Q. [On how to line up defensively against a quarterback that can also run the ball...]
COACH ANDERSON: That's definitely a challenge. Especially when the quarterback is a legit threat as a runner, it puts an extra guy there in the box that can run the football and you're a little bit short. So teams like Notre Dame that really wanted to use the quarterback as a runner, you've got to account for that. You've got to be able to put an extra guy in the box to account for him, and it can be a challenge especially when those teams, too, have the ability to throw the football. It's a numbers game for them. If you put an extra guy in the box, they're going to throw the ball.
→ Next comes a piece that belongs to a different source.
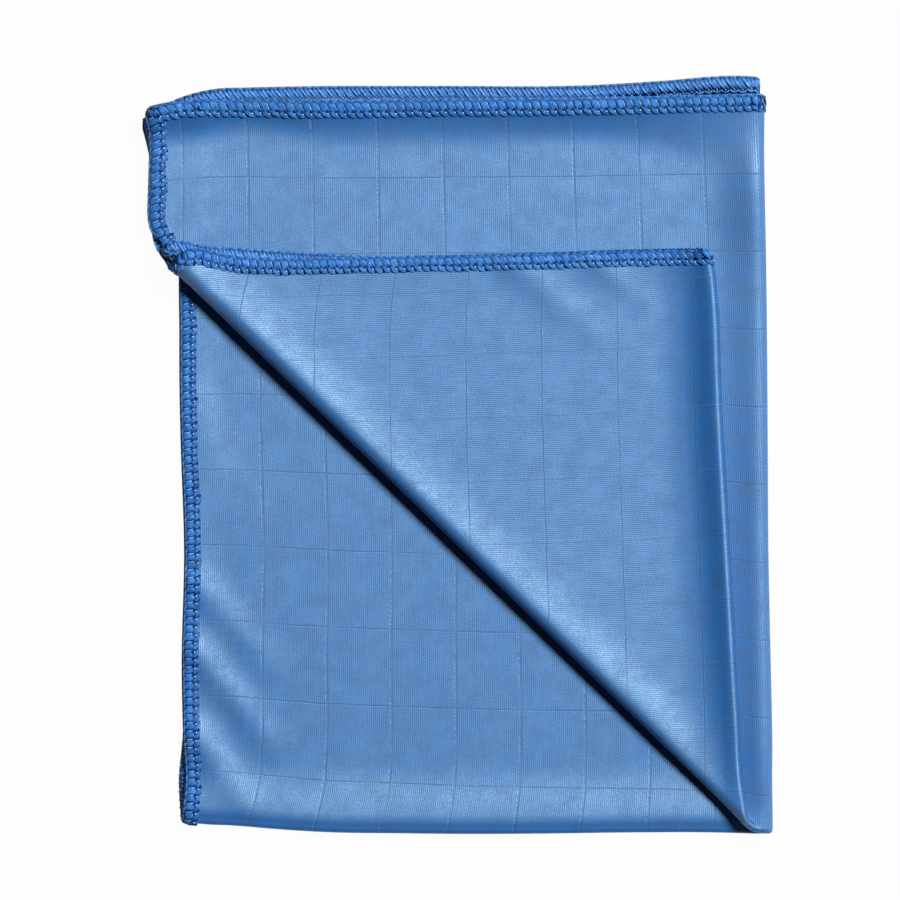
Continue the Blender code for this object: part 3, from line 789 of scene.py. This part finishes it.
def strandMesh(strand, places, toFlat, side, scale):
    # One tube for every stitch of a hem: all points, one tube's faces, its number of points, and how far
    # across its tube each point lies.
    table = np.array(strand["rows"])
    along = places[:, None] + table[None, :, 0]
    edge = table[None, :, 1] * scale[:, None]
    surface, out = onHem(toFlat, along, edge, side)
    spine = surface + out * table[None, :, 2, None]
    tangent = unit(np.gradient(spine, axis=1))
    across = unit(np.cross(tangent, out))
    upright = unit(np.cross(across, tangent))
    outline = np.array(stitch[strand["shape"]])
    sides = len(outline)
    width = table[None, :, 3, None, None]
    if strand["shape"] == "pillow":
        # Wide bars keep touching where the hem is stretched round a bend.
        spacing = np.linalg.norm(np.gradient(spine, axis=0), axis=-1) / stitch["pitch"]
        width = width * np.clip(spacing, *stitch["stretch"])[:, :, None, None]
    height = table[None, :, 4, None, None]
    ring = across[:, :, None] * outline[None, None, :, :1] * width
    ring = ring + upright[:, :, None] * outline[None, None, :, 1:] * height
    points = (spine[:, :, None] + ring).reshape(-1, 3)
    rings = len(table)
    faces = []
    for level in range(rings - 1):
        for index in range(sides):
            after = (index + 1) % sides
            low, high = level * sides, (level + 1) * sides
            faces.append((low + index, high + index, high + after, low + after))
    faces.append(tuple(range(sides)))
    faces.append(tuple((rings - 1) * sides + index for index in reversed(range(sides))))
    grain = np.broadcast_to(outline[None, None, :, 0] * width[..., 0], (len(places), rings, sides))
    return points, faces, rings * sides, grain.ravel()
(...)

Q. I was just talking to some of the players, and they talked about the quarterback run as a challenge?
COACH ANDERSON: For him it's a little bit different because a lot of it is not the quarterback-designed runs you'll see. It's him just making plays with his feet when nothing's there. So it's very tough. Just mentioned, we've got to be very disciplined in our rush lanes. Guys have to be tuned in to doing their job, making sure that they've got their responsibility covered.

Because if something breaks down or a guy gets out of position, he can really make you pay with his feet. They've got some quarterback draw, which is some longer yardage situations that have been very effective for them. So it's definitely something that you've got to account for.

Q. [On Iowa's back end as an opportunity for different play calls...]
COACH ANDERSON: It's something we've worked ever since we started practicing with these guys over a week ago, we've tried to give them a little, we're going to work the run. We've got to be able to stop the run and also giving them the variety of formations. They can give you a big personnel group but spread you out and run you empty on this group. Or they're going to play-action pass on this group and get the ball down the field.

So with the secondary, they've got to be very good with their eyes and making sure their eyes are in the right place and very fundamentally sound.